Однажды в начале ноября Грибоедов зашел к Вяземскому и был встречен с особенным радушием — Петр Андреевич как раз собирался послать ему записку. У него только что побывал Кокошкин: просил написать что-нибудь для бенефиса актрисы Львовой-Синецкой, его гражданской жены. Вяземский удивился такому предложению. Штатными сочинителями для московского театра состояли Загоскин и юный Александр Иванович Писарев, недавний выпускник пансиона, который даже жил в доме Кокошкина. Однако директор театра посчитал, что новые имена на афише привлекут зрителей, тем более имя Вяземского, прославленного в России, а не в одной Москве, как Писарев.
— Я ему отвечал, — рассказывал Вяземский Грибоедову, — что не признаю в себе никаких драматических способностей, но готов ссудить начинкою куплетов пьесу, которую другой возьмется состряпать. Так не взяться ли нам вдвоем за это дело?

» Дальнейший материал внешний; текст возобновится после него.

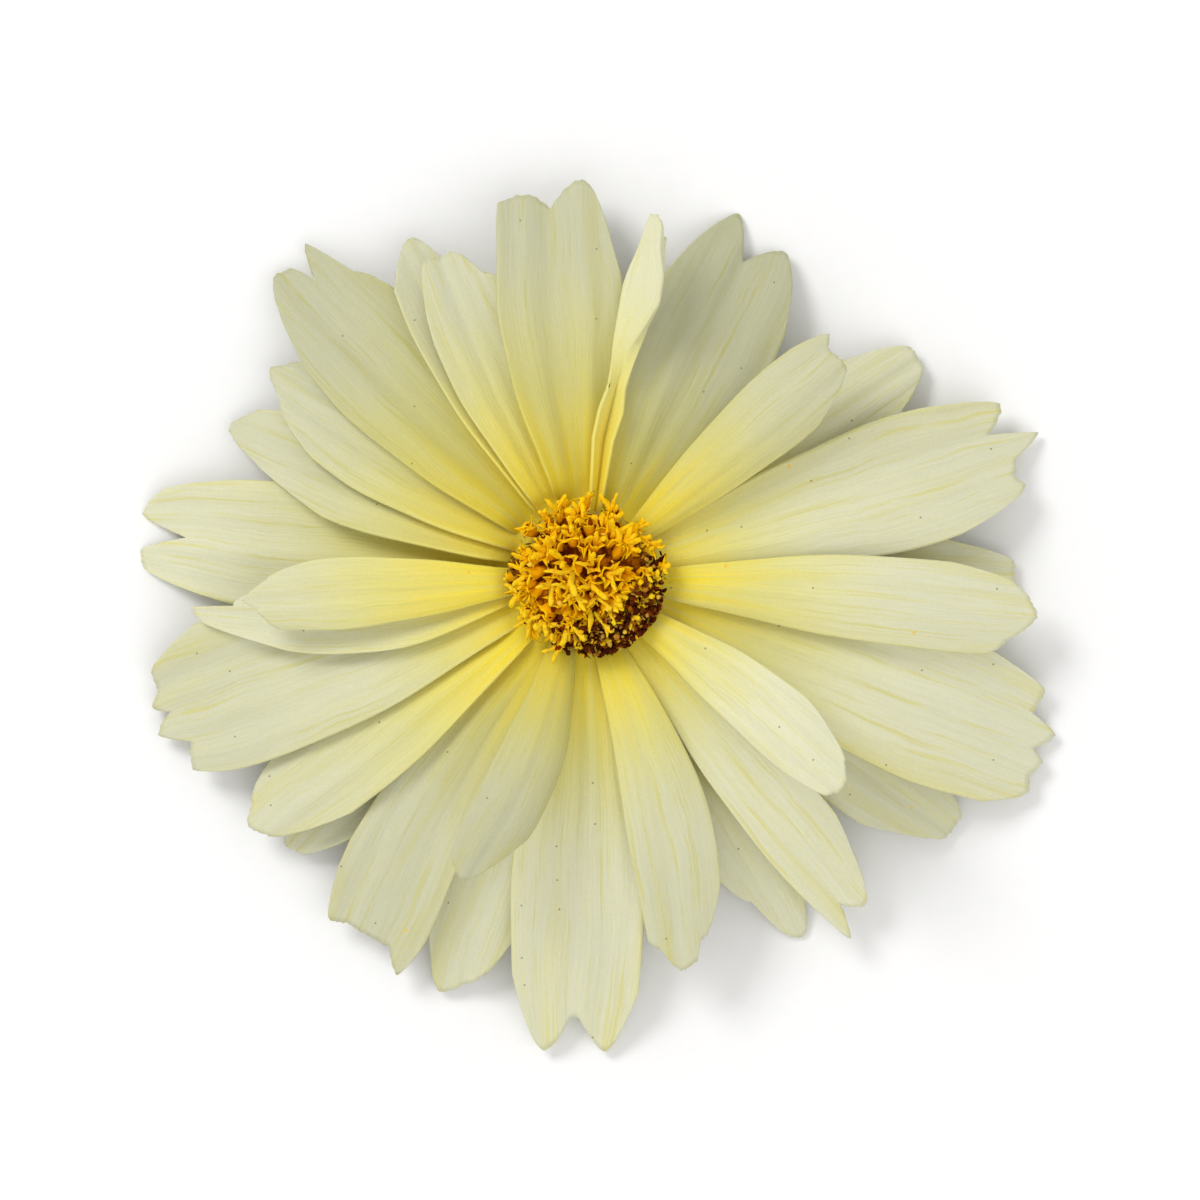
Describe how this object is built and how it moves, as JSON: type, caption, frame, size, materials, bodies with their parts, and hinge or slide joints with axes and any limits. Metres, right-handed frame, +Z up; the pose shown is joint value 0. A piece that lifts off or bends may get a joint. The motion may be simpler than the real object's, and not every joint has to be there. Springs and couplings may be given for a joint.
{
  "type": "coreopsis flower head",
  "caption": "Cream coreopsis flower head with toothed ray florets round a small orange-yellow disc, lying face up as picked.",
  "frame": {"origin": "on the table, under the middle of the head's outline seen from above", "axes": "+Z up out of the disc; +Y towards the top of the picture and +X to its right"},
  "size_m": [0.0604, 0.0575, 0.0134],
  "materials": {
    "ray_cream": "soft cream petal with fine lengthwise veins, yellow towards the disc",
    "disc_floret": "orange-yellow tubular florets with brown anthers",
    "inner_bract": "satin straw-green, thin and papery at the edge",
    "outer_bract": "satin leaf green",
    "stalk": "ribbed green stalk with a pale cut end"
  },
  "bodies": {
    "root": {"ray_florets": "ray_cream", "disc_florets": "disc_floret", "inner_bracts": "inner_bract", "outer_bracts": "outer_bract", "stem": "stalk"}
  },
  "joints": []
}
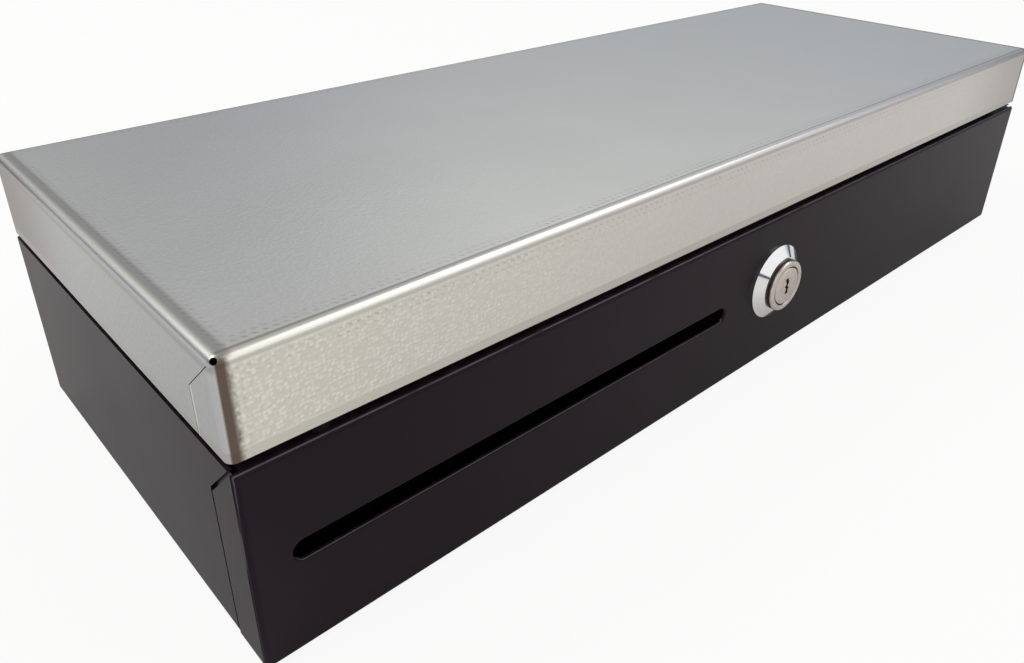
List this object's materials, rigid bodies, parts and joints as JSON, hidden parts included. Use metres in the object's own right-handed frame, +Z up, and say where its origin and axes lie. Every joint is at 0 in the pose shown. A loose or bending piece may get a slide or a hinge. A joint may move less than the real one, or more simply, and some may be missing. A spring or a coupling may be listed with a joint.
{
  "type": "vertical cash drawer",
  "caption": "Long low steel cash box with a hinged stainless lid on top, a cam lock and a media slot in its black front, and coin cups and upright note wells inside",
  "frame": {"origin": "middle of the whole outline, with the lock's head in front, on the plane the feet stand on", "axes": "X runs along the front to the right as seen from the front, +Y points to the rear, +Z up"},
  "size_m": [0.46, 0.1762, 0.1],
  "materials": {
    "black_coat": "semi-gloss black powder coat",
    "lid_steel": "fine embossed satin stainless steel",
    "plated_steel": "zinc plated",
    "pin_steel": "turned steel",
    "spring_steel": "spring wire",
    "chrome_ring": "bright chrome",
    "nickel": "satin nickel",
    "coil_tape": "coil tape",
    "black_plastic": "moulded",
    "button_plastic": "moulded",
    "board_green": "solder resist",
    "tray_plastic": "fine grain",
    "cup_plastic": "fine grain",
    "rubber": "matt"
  },
  "bodies": {
    "base": {"base_tub": "black_coat", "board_posts": "plated_steel", "board_screws": "plated_steel", "bracket_nuts": "plated_steel", "channel_cover": "black_coat", "coin_tray": "tray_plastic", "front_panel": "black_coat", "hinge_bracket_left": "plated_steel", "hinge_bracket_right": "plated_steel", "hinge_pin_left": "pin_steel", "hinge_pin_right": "pin_steel", "hinge_spring_left": "spring_steel", "hinge_spring_right": "spring_steel", "latch_bracket": "plated_steel", "latch_clip": "pin_steel", "latch_pivot": "pin_steel", "latch_spring": "spring_steel", "lead_socket": "black_plastic", "lid_bumpers": "rubber", "lid_switch": "black_plastic", "lock_bezel": "chrome_ring", "lock_body": "nickel", "lock_nut": "plated_steel", "note_tray": "tray_plastic", "rubber_foot_front_left": "rubber", "rubber_foot_front_right": "rubber", "rubber_foot_rear_left": "rubber", "rubber_foot_rear_right": "rubber", "socket_board": "board_green", "solenoid_coil": "coil_tape", "solenoid_frame": "plated_steel", "solenoid_screws": "plated_steel", "switch_screws": "plated_steel"},
    "lid": {"lid_shell": "lid_steel", "lid_stiffener": "plated_steel", "striker_plate": "plated_steel", "lid_bracket_left": "plated_steel", "lid_bracket_right": "plated_steel"},
    "key": {"lock_plug": "nickel", "lock_cam": "plated_steel", "cam_screw": "plated_steel"},
    "latch": {"latch_hook": "plated_steel", "link_pin": "pin_steel"},
    "plunger": {"solenoid_plunger": "pin_steel"},
    "button": {"switch_button": "button_plastic"},
    "coin_cup_1": {"coin_cup_1": "cup_plastic"},
    "coin_cup_2": {"coin_cup_2": "cup_plastic"},
    "coin_cup_3": {"coin_cup_3": "cup_plastic"},
    "coin_cup_4": {"coin_cup_4": "cup_plastic"},
    "coin_cup_5": {"coin_cup_5": "cup_plastic"},
    "coin_cup_6": {"coin_cup_6": "cup_plastic"},
    "coin_cup_7": {"coin_cup_7": "cup_plastic"},
    "coin_cup_8": {"coin_cup_8": "cup_plastic"}
  },
  "joints": [
    {"name": "lid_hinge", "type": "hinge", "parent": "base", "child": "lid", "pos_m": [0, 0.0811, 0.082], "axis": [-1, 0, 0], "range_deg": [0, 100]},
    {"name": "key_turn", "type": "hinge", "parent": "base", "child": "key", "pos_m": [0, -0.0881, 0.0389], "axis": [0, -1, 0], "range_deg": [0, 90]},
    {"name": "latch_turn", "type": "hinge", "parent": "base", "child": "latch", "pos_m": [0.03, -0.0589, 0.036], "axis": [0, 1, 0], "range_deg": [0, 18], "deforming": ["latch_spring"]},
    {"name": "plunger_slide", "type": "slide", "parent": "base", "child": "plunger", "axis": [-1, 0, 0], "range_m": [0, 0.00438]},
    {"name": "button_press", "type": "slide", "parent": "base", "child": "button", "axis": [0, 0, -1], "range_m": [0, 0.0008], "stiffness_N_per_m": 250, "springref_m": -0.001},
    {"name": "coin_cup_1_lift", "type": "slide", "parent": "base", "child": "coin_cup_1", "axis": [0, 0, 1], "range_m": [0, 0.03]},
    {"name": "coin_cup_2_lift", "type": "slide", "parent": "base", "child": "coin_cup_2", "axis": [0, 0, 1], "range_m": [0, 0.03]},
    {"name": "coin_cup_3_lift", "type": "slide", "parent": "base", "child": "coin_cup_3", "axis": [0, 0, 1], "range_m": [0, 0.03]},
    {"name": "coin_cup_4_lift", "type": "slide", "parent": "base", "child": "coin_cup_4", "axis": [0, 0, 1], "range_m": [0, 0.03]},
    {"name": "coin_cup_5_lift", "type": "slide", "parent": "base", "child": "coin_cup_5", "axis": [0, 0, 1], "range_m": [0, 0.03]},
    {"name": "coin_cup_6_lift", "type": "slide", "parent": "base", "child": "coin_cup_6", "axis": [0, 0, 1], "range_m": [0, 0.03]},
    {"name": "coin_cup_7_lift", "type": "slide", "parent": "base", "child": "coin_cup_7", "axis": [0, 0, 1], "range_m": [0, 0.03]},
    {"name": "coin_cup_8_lift", "type": "slide", "parent": "base", "child": "coin_cup_8", "axis": [0, 0, 1], "range_m": [0, 0.03]}
  ],
  "couplings": [
    {"joint": "key_turn", "follows": "plunger_slide", "rad_per_m": 358.62},
    {"joint": "latch_turn", "follows": "plunger_slide", "rad_per_m": 71.725}
  ]
}
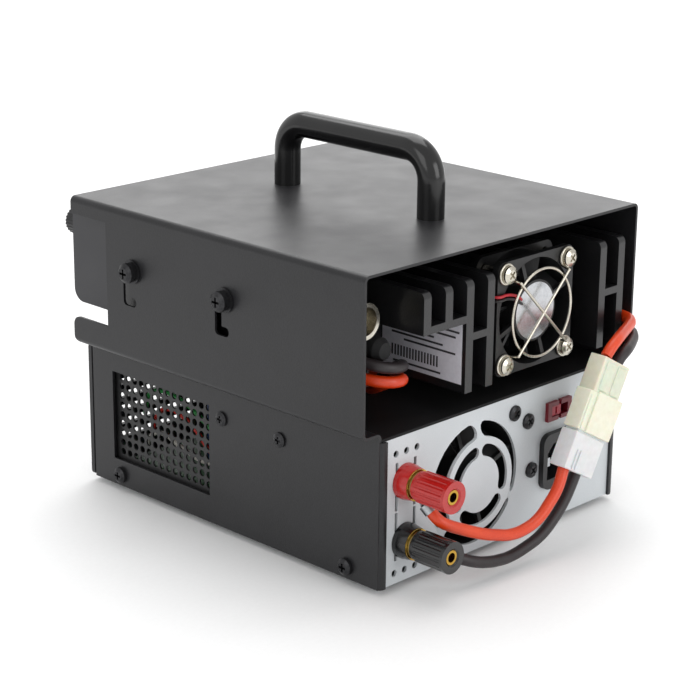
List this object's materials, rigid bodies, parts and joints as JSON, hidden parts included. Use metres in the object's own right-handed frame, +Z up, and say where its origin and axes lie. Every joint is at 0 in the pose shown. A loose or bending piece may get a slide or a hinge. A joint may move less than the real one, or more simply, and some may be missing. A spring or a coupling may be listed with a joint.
{
  "type": "bench power supply",
  "caption": "Switch-mode bench power supply with two binding posts, and a mobile radio clamped above it in a stepped steel hood with a carry handle",
  "frame": {"origin": "centre of the bounding box on the surface that the feet stand on, without the free leads", "axes": "+Z up, the rear panel with the binding posts faces +Y, the posts are on the +X side"},
  "size_m": [0.1852, 0.2283, 0.1724],
  "materials": {
    "powder_black": "satin powder coat",
    "sheet_steel": "bare zinc-plated sheet",
    "panel_grey": "matt light grey paint",
    "vent_black": "matt black paint",
    "front_plastic": "fine texture",
    "black_plastic": "moulded",
    "lamp_green": "clear",
    "rubber": "matt",
    "screw_black": "black zinc",
    "screw_nickel": "nickel plated",
    "selector_red": "moulded",
    "slider_red": "moulded",
    "post_red": "moulded",
    "post_black": "moulded",
    "gilt": "plated",
    "tinned": "tinned",
    "board": "solder resist",
    "core": "taped winding",
    "capacitor": "sleeved can",
    "alloy": "extruded",
    "handle_black": "moulded over a steel core",
    "die_cast": "black anodised",
    "bezel_grey": "smooth",
    "window": "tinted",
    "key_grey": "moulded",
    "nylon": "natural nylon",
    "insulation_red": "extruded insulation",
    "insulation_black": "extruded insulation"
  },
  "bodies": {
    "case": {"cabinet_cover": "powder_black", "chassis_base": "sheet_steel", "rear_panel": "panel_grey", "divider_plate": "sheet_steel", "side_vent_screens": "vent_black", "front_panel": "front_plastic", "rocker_frame": "black_plastic", "power_led": "lamp_green", "rubber_feet": "rubber", "cover_screws": "screw_black", "heatsink_screws": "screw_black", "panel_screws": "screw_black", "psu_fan_frame": "black_plastic", "inlet_shell": "black_plastic", "inlet_pins": "tinned", "selector_frame": "selector_red", "red_post_base": "post_red", "red_post_stud": "gilt", "black_post_base": "post_black", "black_post_stud": "gilt", "psu_board": "board", "wound_parts": "core", "capacitors": "capacitor", "heatsinks": "alloy", "carry_handle": "handle_black", "handle_screws": "tinned", "radio_screws": "screw_black", "radio_spacers": "rubber", "radio_chassis": "die_cast", "radio_top_cover": "powder_black", "radio_bezel": "bezel_grey", "display_window": "window", "mic_socket": "tinned", "radio_board": "board", "loudspeaker": "black_plastic", "antenna_socket": "screw_nickel", "cord_relief": "rubber", "radio_fan_frame": "black_plastic", "fan_guard": "screw_nickel", "guard_screws": "screw_nickel", "lead_terminals": "tinned", "lead_red": "insulation_red", "lead_black": "insulation_black", "connector_lower": "nylon", "connector_upper": "nylon", "pigtail_red": "insulation_red", "pigtail_black": "insulation_black"},
    "psu_fan_rotor": {"psu_fan_rotor": "black_plastic"},
    "radio_fan_rotor": {"radio_fan_rotor": "black_plastic"},
    "red_washer": {"red_cap_washer": "gilt"},
    "red_cap": {"red_post_cap": "post_red"},
    "black_washer": {"black_cap_washer": "gilt"},
    "black_cap": {"black_post_cap": "post_black"},
    "rocker": {"power_rocker": "black_plastic"},
    "slider": {"selector_slider": "slider_red"},
    "volume_knob": {"volume_knob": "black_plastic"},
    "channel_knob": {"channel_knob": "black_plastic"},
    "key_1": {"key_1": "key_grey"},
    "key_2": {"key_2": "key_grey"},
    "key_3": {"key_3": "key_grey"}
  },
  "joints": [
    {"name": "psu_fan_spin", "type": "hinge", "parent": "case", "child": "psu_fan_rotor", "pos_m": [0.0188, 0.075, 0.0337], "axis": [0, 1, 0], "continuous": true},
    {"name": "radio_fan_spin", "type": "hinge", "parent": "case", "child": "radio_fan_rotor", "pos_m": [-0.0205, 0.077, 0.101], "axis": [0, 1, 0], "continuous": true},
    {"name": "red_cap_travel", "type": "slide", "parent": "case", "child": "red_washer", "axis": [0, 1, 0], "range_m": [0, 0.004]},
    {"name": "red_cap_turn", "type": "hinge", "parent": "red_washer", "child": "red_cap", "pos_m": [0.0617, 0.102, 0.0465], "axis": [0, 1, 0], "range_deg": [0, 1440]},
    {"name": "black_cap_travel", "type": "slide", "parent": "case", "child": "black_washer", "axis": [0, 1, 0], "range_m": [0, 0.004]},
    {"name": "black_cap_turn", "type": "hinge", "parent": "black_washer", "child": "black_cap", "pos_m": [0.0617, 0.102, 0.0205], "axis": [0, 1, 0], "range_deg": [0, 1440]},
    {"name": "power_rocker_tilt", "type": "hinge", "parent": "case", "child": "rocker", "pos_m": [-0.048, -0.095, 0.0345], "axis": [-1, 0, 0], "range_deg": [0, 22]},
    {"name": "voltage_select", "type": "slide", "parent": "case", "child": "slider", "axis": [-1, 0, 0], "range_m": [0, 0.004]},
    {"name": "volume_turn", "type": "hinge", "parent": "case", "child": "volume_knob", "pos_m": [0.069, -0.105, 0.12], "axis": [0, -1, 0], "range_deg": [-150, 150]},
    {"name": "channel_turn", "type": "hinge", "parent": "case", "child": "channel_knob", "pos_m": [-0.062, -0.105, 0.1125], "axis": [0, -1, 0], "continuous": true},
    {"name": "key_1_press", "type": "slide", "parent": "case", "child": "key_1", "axis": [0, 1, 0], "range_m": [0, 0.0012], "stiffness_N_per_m": 400, "springref_m": -0.0008},
    {"name": "key_2_press", "type": "slide", "parent": "case", "child": "key_2", "axis": [0, 1, 0], "range_m": [0, 0.0012], "stiffness_N_per_m": 400, "springref_m": -0.0008},
    {"name": "key_3_press", "type": "slide", "parent": "case", "child": "key_3", "axis": [0, 1, 0], "range_m": [0, 0.0012], "stiffness_N_per_m": 400, "springref_m": -0.0008}
  ],
  "couplings": [
    {"joint": "red_cap_turn", "follows": "red_cap_travel", "rad_per_m": 6283.2},
    {"joint": "black_cap_turn", "follows": "black_cap_travel", "rad_per_m": 6283.2}
  ]
}
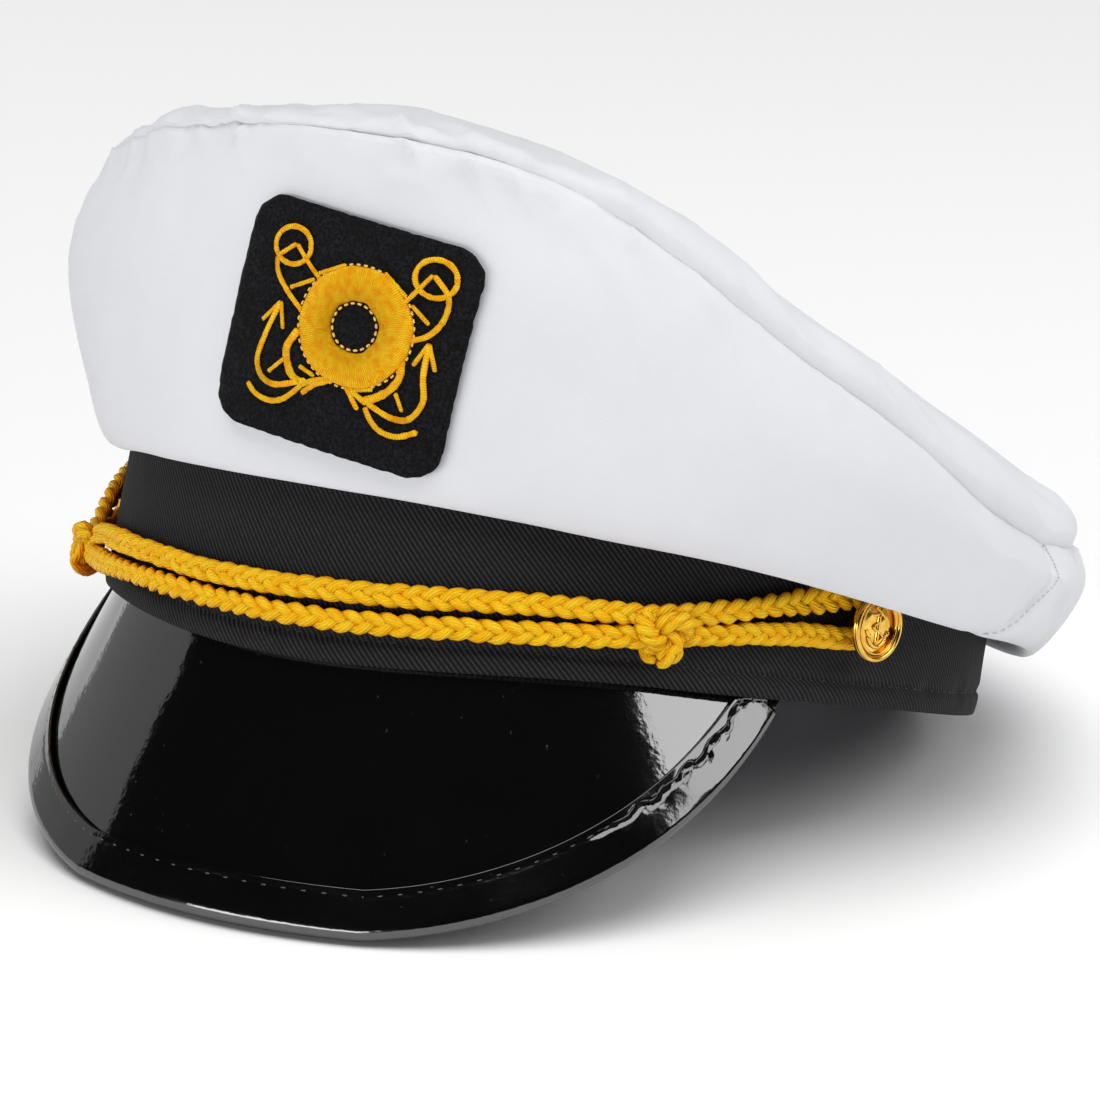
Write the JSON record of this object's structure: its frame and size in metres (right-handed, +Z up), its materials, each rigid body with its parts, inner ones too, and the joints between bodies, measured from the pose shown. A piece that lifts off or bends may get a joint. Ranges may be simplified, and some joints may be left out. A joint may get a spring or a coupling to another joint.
{
  "type": "captain hat",
  "caption": "Soft white crown overhanging an upright oval band and sloping down to the back, with a glossy curved peak, a doubled gold cord on gilt buttons and an embroidered anchor patch.",
  "frame": {"origin": "middle of the bounding box at the surface the hat rests on", "axes": "+Z is up off the surface, -Y is the front with the peak, +X is the wearer's left. The hat is tipped back as it lies at rest, on the edge of its peak and the back of its band."},
  "size_m": [0.199, 0.2426, 0.141],
  "materials": {
    "crown_white": "matte woven cloth",
    "band_twill": "matte twill",
    "peak_gloss": "high gloss",
    "cord_gold": "satin braid",
    "patch_felt": "matte felt",
    "thread_gold": "satin embroidery thread",
    "button_gilt": "polished gilt"
  },
  "bodies": {
    "root": {"band": "band_twill", "crown_front": "crown_white", "crown_back": "crown_white", "crown_top": "crown_white", "peak": "peak_gloss", "peak_binding": "peak_gloss", "gold_cord": "cord_gold", "patch": "patch_felt", "emblem": "thread_gold", "button_left": "button_gilt", "button_right": "button_gilt"}
  },
  "joints": []
}
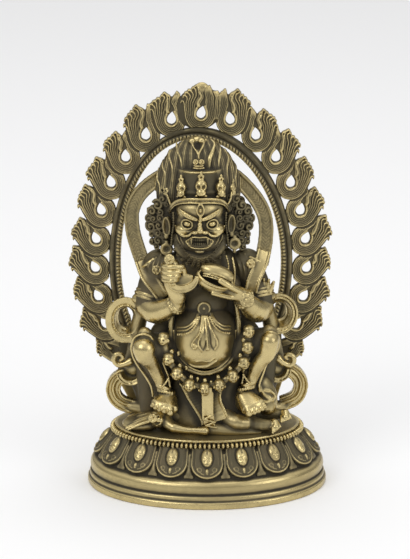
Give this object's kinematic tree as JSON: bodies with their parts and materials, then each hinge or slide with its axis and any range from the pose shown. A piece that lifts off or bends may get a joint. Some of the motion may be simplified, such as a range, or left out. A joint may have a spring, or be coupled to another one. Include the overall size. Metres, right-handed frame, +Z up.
{
  "type": "mahakala figure",
  "caption": "Cast brass mahakala standing on a lying figure before a flame aureole, on an oval lotus base; stands on its flat underside as a shelf or altar ornament.",
  "frame": {"origin": "middle of the base's flat underside", "axes": "+Z up, the deity faces -Y, +X to the viewer's right"},
  "size_m": [0.1322, 0.0894, 0.2037],
  "materials": {
    "brass": "cast brass, rubbed bright on the high places, dark olive brown patina in the recesses",
    "patinated_brass": "cast brass under an even olive brown patina, rubbed bright along its raised ridges"
  },
  "bodies": {
    "root": {"lotus_base": "brass", "mahakala_figure": "brass", "flame_aureole": "patinated_brass"}
  },
  "joints": []
}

Грибоедов охотно согласился. Он прежде не сочинял водевилей и был рад за этим занятием отдохнуть от своей серьезной комедии. К тому же ему было приятно тряхнуть стариной, вспомнив время, когда он весело сотрудничал с Шаховским, Жандром или Катениным. Условились, что Грибоедов возьмет на себя расположение сцен, разговоры и прочее — причем он решил писать прозой; Вяземский же брал всю стихотворную часть, то есть все, что должно быть пропето. Положили пригласить в компанию Алексея Верстовского, набившего руку на водевильной музыке.